For Baby Boomer high school and college students, certain books epitomized youth, freedom, nonconformity, coolness, intensity, and a refusal to be impressed by or controlled by "The Establishment." These books made us feel that our generation, and we personally, could be different, challenge the status quo, make our own rules. They are redolent of rebellion, irreverence, spirituality (sixties versions), politics, and of course, "sex, drugs, and rock 'n roll." The books do not "belong" to our generation; some of them are still widely read. But many of them are products of a specific time in history: the sixties and early seventies. For a trip down memory lane for those who came of age during that time, cast your mind back to your late teens and early twenties, and see if this sampling of books looks very, very familiar...

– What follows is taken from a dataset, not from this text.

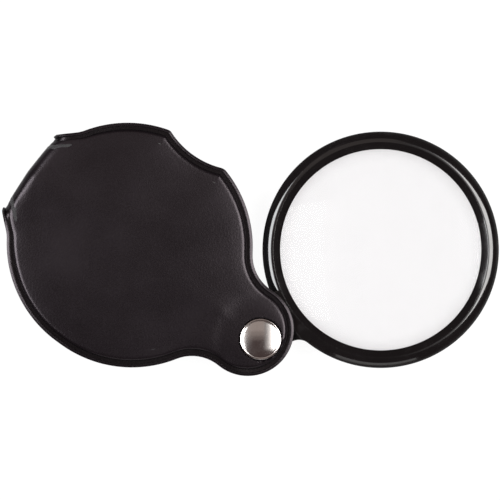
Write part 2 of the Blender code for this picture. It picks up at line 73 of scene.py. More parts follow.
# %% Camera straight above
CAMERA_DISTANCE = 1.60
SEEN_WIDTH = 143.7 * MM  # how much fits across the picture at the height of AIM
SENSOR = 36.0  # the sensor's width, in millimetres as the camera wants it
AIM = Vector((0.05 * MM, -0.22 * MM, 8.0 * MM))

camera_data = bpy.data.cameras.new("camera")
camera_data.sensor_width = SENSOR
camera_data.lens = SENSOR * CAMERA_DISTANCE / SEEN_WIDTH
camera_data.clip_start = 0.01
camera = bpy.data.objects.new("camera", camera_data)
camera.location = AIM + Vector((0.0, 0.0, CAMERA_DISTANCE))
bpy.context.scene.collection.objects.link(camera)
bpy.context.scene.camera = camera
print("camera lens", round(camera_data.lens, 1), "mm")

# %% [markdown]
# ## Light
# Black gloss and polished nickel show hardly any colour of their own. What the eye reads is the
# reflection of the lamps, so the lamps are laid out like a studio's: one large softbox each side,
# flat above the table, a dim warm card over the far side, and a window upright in front. Between
# them stays a dark gap where the camera is, which keeps the flat tops black. Softboxes fade towards
# their inner edges, so each is a few strips side by side, and the innermost is the dimmest. Area
# lights are used because gloss reflects their true shape, which a point or a sun has not.

# %% Softboxes
LAMP_HEIGHT = 1.20


def softbox(name, across, along, radiance, colour):
    """A flat area light facing down. Its edges are given as slopes at which the object sees them,
    metres aside per metre of height. Radiance is how bright its face is in a mirror."""
    light = bpy.data.lights.new(name, "AREA")
    light.shape = "RECTANGLE"
    light.size = (across[1] - across[0]) * LAMP_HEIGHT
    light.size_y = (along[1] - along[0]) * LAMP_HEIGHT
    light.energy = radiance * math.pi * light.size * light.size_y
    light.color = colour
    lamp = bpy.data.objects.new(name, light)
    lamp.location = (sum(across) / 2 * LAMP_HEIGHT, sum(along) / 2 * LAMP_HEIGHT, LAMP_HEIGHT)
    bpy.context.scene.collection.objects.link(lamp)
    return lamp


# Strips are the slopes of their two edges, and their share of the softbox's full radiance.
COOL, NEUTRAL, WARM = (0.98, 0.985, 1.0), (1.0, 0.985, 0.97), (1.0, 0.87, 0.80)
RIGHT_RADIANCE, LEFT_RADIANCE, CARD_RADIANCE, WINDOW_RADIANCE = 8.2, 9.4, 0.29, 0.8
RIGHT_STRIPS = (
    (0.11, 0.16, 0.02), (0.16, 0.21, 0.04), (0.21, 0.27, 0.08),
    (0.27, 0.33, 0.15), (0.33, 0.40, 0.40), (0.40, 1.40, 1.0),
)
LEFT_STRIPS = ((0.44, 0.52, 0.08), (0.52, 0.59, 0.40), (0.59, 1.48, 1.0))
CARD_STRIPS = ((-0.06, 0.05, 0.3), (0.05, 0.18, 0.65), (0.18, 1.0, 1.0))
WINDOW_PLACE = (0.0, -1.6, 0.38)

for near, far, share in RIGHT_STRIPS:
    softbox(f"right_{far}", (near, far), (-0.32, 0.50), RIGHT_RADIANCE * share, NEUTRAL)
for near, far, share in LEFT_STRIPS:
    softbox(f"left_{far}", (-far, -near), (-0.42, 0.50), LEFT_RADIANCE * share, COOL)
for near, far, share in CARD_STRIPS:
    softbox(f"card_{far}", (-0.55, 0.20), (near, far), CARD_RADIANCE * share, WARM)
window = softbox("window", (-0.5, 0.5), (-0.25, 0.25), WINDOW_RADIANCE, NEUTRAL)
window.location = WINDOW_PLACE
window.rotation_euler.x = math.radians(90.0)  # upright, and facing the object

# %% [markdown]
# ## Surroundings
# What no lamp covers is a dim room, a little warm. It shows in the gloss between the lamps, so it
# sets how black the black parts look. The plain view transform keeps the table's white white.

# %% Dim surroundings and a plain view transform
SURROUNDINGS = (0.062, 0.042, 0.040)

world = bpy.data.worlds.new("dim_studio")
world.use_nodes = True
background = world.node_tree.nodes["Background"]
background.inputs["Color"].default_value = (*SURROUNDINGS, 1.0)
background.inputs["Strength"].default_value = 1.0
bpy.context.scene.world = world
bpy.context.scene.view_settings.view_transform = "Standard"
bpy.context.scene.view_settings.look = "None"
print("surroundings", SURROUNDINGS, "in the", world.name)

# %% [markdown]
# ## Small helpers for shader nodes
# A finish is a handful of nodes, so a few short functions keep the recipes readable: they add a
# node with its settings and inputs, do sums, and open a new node group with named sockets. Effects
# that finishes may share are made once as groups: grain, weave, speckle, scratches and worn edges.
# Each group gives out only values between 0 and 1, and the material decides what they do.

# %% Node helpers
def node(tree, kind, inputs=None, **settings):
    """Adds a node. An input takes a number, a colour, or another node's output socket."""
    made = tree.nodes.new(kind)
    for name, value in settings.items():
        setattr(made, name, value)
    for key, value in (inputs or {}).items():
        if isinstance(value, bpy.types.NodeSocket):
            tree.links.new(value, made.inputs[key])
        else:
            made.inputs[key].default_value = value
    return made


def maths(tree, operation, first, second=0.0, third=0.0):
    """The result of one maths node."""
    inputs = {0: first, 1: second, 2: third}
    return node(tree, "ShaderNodeMath", inputs, operation=operation).outputs[0]


def spread(tree, value, from_low, from_high, to_low=0.0, to_high=1.0):
    """A value moved from one range to another, and held inside it."""
    inputs = {"Value": value, "From Min": from_low, "From Max": from_high}
    inputs.update({"To Min": to_low, "To Max": to_high})
    return node(tree, "ShaderNodeMapRange", inputs).outputs[0]


def new_group(name, numbers, results):
    """An empty node group with named number inputs and named number outputs."""
    tree = bpy.data.node_groups.new(name, "ShaderNodeTree")
    for title, value in numbers.items():
        socket = tree.interface.new_socket(title, in_out="INPUT", socket_type="NodeSocketFloat")
        socket.default_value = value
    for title in results:
        tree.interface.new_socket(title, in_out="OUTPUT", socket_type="NodeSocketFloat")
    print("effect", name, "gives", ", ".join(results))
    entry, leave = tree.nodes.new("NodeGroupInput"), tree.nodes.new("NodeGroupOutput")
    place = tree.nodes.new("ShaderNodeTexCoord").outputs["Object"]
    return tree, entry.outputs, leave.inputs, place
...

The Autobiography of Malcolm X
The Bell Jar, by Sylvia Plath
Catcher in the Rye (and the other novels and short stories), by J. D. Salinger
Cat's Cradle (and many other novels), by Kurt Vonnegut
A Coney Island of the Mind, by Lawrence Ferlinghetti
The Doors of Perception, by Aldous Huxley
The Electric Kool-Aid Acid Test, by Tom Wolfe
Eros and Civilization (and other works), by Herbert Marcuse
Howl and Other Poems, by Alan Ginsberg
The Making of a Counter Culture, by Theodore Roszak
On the Road (see also The Dharma Bums and other novels), by Jack Kerouac
One Flew Over the Cuckoo's Nest, by Ken Kesey
The Politics of Experience, by R. D. Laing
Slouching Towards Bethlehem, by Joan Didion
Steppenwolf (see also Siddhartha and other novels), by Hermann Hesse
The Stranger, by Albert Camus
Summerhill, by A. S. Neill
The Wisdom of Insecurity, by Alan Watts
Zen and the Art of Motorcycle Maintenance, by Robert Pirsig

Some of these titles are impossible for me to reread now, but they meant a lot to me at the time, so I honor them for that.

(As I look over my list, I see that these books are almost all by male authors. Although this is distressing, it is not really surprising, because the time in question is just before and at the beginning of the Second Wave women's movement, when many influential books by women started to appear. Soon I will write a separate post about some of those books.)